* START RECORDS TO PROCESS *
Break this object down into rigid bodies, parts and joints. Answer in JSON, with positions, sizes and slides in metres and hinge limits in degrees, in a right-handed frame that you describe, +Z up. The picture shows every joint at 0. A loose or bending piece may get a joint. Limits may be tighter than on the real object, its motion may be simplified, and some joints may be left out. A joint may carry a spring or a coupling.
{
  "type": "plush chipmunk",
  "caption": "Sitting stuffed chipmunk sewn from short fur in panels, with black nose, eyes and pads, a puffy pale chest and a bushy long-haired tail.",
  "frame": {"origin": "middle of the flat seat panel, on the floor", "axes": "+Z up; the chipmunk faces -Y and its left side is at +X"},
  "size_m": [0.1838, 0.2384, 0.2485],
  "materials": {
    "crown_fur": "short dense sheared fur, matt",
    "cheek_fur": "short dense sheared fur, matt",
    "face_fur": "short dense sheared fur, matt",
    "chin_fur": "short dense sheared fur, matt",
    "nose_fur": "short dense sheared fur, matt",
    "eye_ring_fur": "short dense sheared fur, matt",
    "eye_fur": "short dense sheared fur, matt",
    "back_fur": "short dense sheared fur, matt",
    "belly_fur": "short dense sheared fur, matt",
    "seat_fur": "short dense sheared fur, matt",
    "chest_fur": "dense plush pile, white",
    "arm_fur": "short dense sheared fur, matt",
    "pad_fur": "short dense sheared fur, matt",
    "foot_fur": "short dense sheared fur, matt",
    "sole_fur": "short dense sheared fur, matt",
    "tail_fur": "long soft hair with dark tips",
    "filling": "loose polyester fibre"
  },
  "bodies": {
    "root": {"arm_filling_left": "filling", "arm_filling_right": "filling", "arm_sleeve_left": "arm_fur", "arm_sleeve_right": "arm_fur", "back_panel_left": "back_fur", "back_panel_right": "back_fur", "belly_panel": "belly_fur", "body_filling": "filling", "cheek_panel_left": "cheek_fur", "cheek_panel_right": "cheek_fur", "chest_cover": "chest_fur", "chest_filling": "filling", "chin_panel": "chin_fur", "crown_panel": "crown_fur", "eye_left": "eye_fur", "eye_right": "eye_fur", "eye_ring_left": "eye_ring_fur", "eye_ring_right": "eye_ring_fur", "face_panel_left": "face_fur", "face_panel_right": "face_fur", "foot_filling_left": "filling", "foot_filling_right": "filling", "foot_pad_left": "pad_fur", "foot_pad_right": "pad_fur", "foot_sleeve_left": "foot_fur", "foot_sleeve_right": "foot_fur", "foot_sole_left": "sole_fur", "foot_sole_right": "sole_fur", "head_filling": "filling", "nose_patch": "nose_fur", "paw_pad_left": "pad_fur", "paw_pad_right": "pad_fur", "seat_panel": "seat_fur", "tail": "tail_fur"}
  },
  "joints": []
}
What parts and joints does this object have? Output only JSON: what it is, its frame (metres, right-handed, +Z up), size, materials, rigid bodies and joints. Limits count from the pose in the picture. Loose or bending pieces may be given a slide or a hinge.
* END RECORDS TO PROCESS *
INSTRUCTIONS TO FOLLOW = Write out every line from the records above, word for word.

TASK RESPONSE =
Break this object down into rigid bodies, parts and joints. Answer in JSON, with positions, sizes and slides in metres and hinge limits in degrees, in a right-handed frame that you describe, +Z up. The picture shows every joint at 0. A loose or bending piece may get a joint. Limits may be tighter than on the real object, its motion may be simplified, and some joints may be left out. A joint may carry a spring or a coupling.
{
  "type": "plush chipmunk",
  "caption": "Sitting stuffed chipmunk sewn from short fur in panels, with black nose, eyes and pads, a puffy pale chest and a bushy long-haired tail.",
  "frame": {"origin": "middle of the flat seat panel, on the floor", "axes": "+Z up; the chipmunk faces -Y and its left side is at +X"},
  "size_m": [0.1838, 0.2384, 0.2485],
  "materials": {
    "crown_fur": "short dense sheared fur, matt",
    "cheek_fur": "short dense sheared fur, matt",
    "face_fur": "short dense sheared fur, matt",
    "chin_fur": "short dense sheared fur, matt",
    "nose_fur": "short dense sheared fur, matt",
    "eye_ring_fur": "short dense sheared fur, matt",
    "eye_fur": "short dense sheared fur, matt",
    "back_fur": "short dense sheared fur, matt",
    "belly_fur": "short dense sheared fur, matt",
    "seat_fur": "short dense sheared fur, matt",
    "chest_fur": "dense plush pile, white",
    "arm_fur": "short dense sheared fur, matt",
    "pad_fur": "short dense sheared fur, matt",
    "foot_fur": "short dense sheared fur, matt",
    "sole_fur": "short dense sheared fur, matt",
    "tail_fur": "long soft hair with dark tips",
    "filling": "loose polyester fibre"
  },
  "bodies": {
    "root": {"arm_filling_left": "filling", "arm_filling_right": "filling", "arm_sleeve_left": "arm_fur", "arm_sleeve_right": "arm_fur", "back_panel_left": "back_fur", "back_panel_right": "back_fur", "belly_panel": "belly_fur", "body_filling": "filling", "cheek_panel_left": "cheek_fur", "cheek_panel_right": "cheek_fur", "chest_cover": "chest_fur", "chest_filling": "filling", "chin_panel": "chin_fur", "crown_panel": "crown_fur", "eye_left": "eye_fur", "eye_right": "eye_fur", "eye_ring_left": "eye_ring_fur", "eye_ring_right": "eye_ring_fur", "face_panel_left": "face_fur", "face_panel_right": "face_fur", "foot_filling_left": "filling", "foot_filling_right": "filling", "foot_pad_left": "pad_fur", "foot_pad_right": "pad_fur", "foot_sleeve_left": "foot_fur", "foot_sleeve_right": "foot_fur", "foot_sole_left": "sole_fur", "foot_sole_right": "sole_fur", "head_filling": "filling", "nose_patch": "nose_fur", "paw_pad_left": "pad_fur", "paw_pad_right": "pad_fur", "seat_panel": "seat_fur", "tail": "tail_fur"}
  },
  "joints": []
}
What parts and joints does this object have? Output only JSON: what it is, its frame (metres, right-handed, +Z up), size, materials, rigid bodies and joints. Limits count from the pose in the picture. Loose or bending pieces may be given a slide or a hinge.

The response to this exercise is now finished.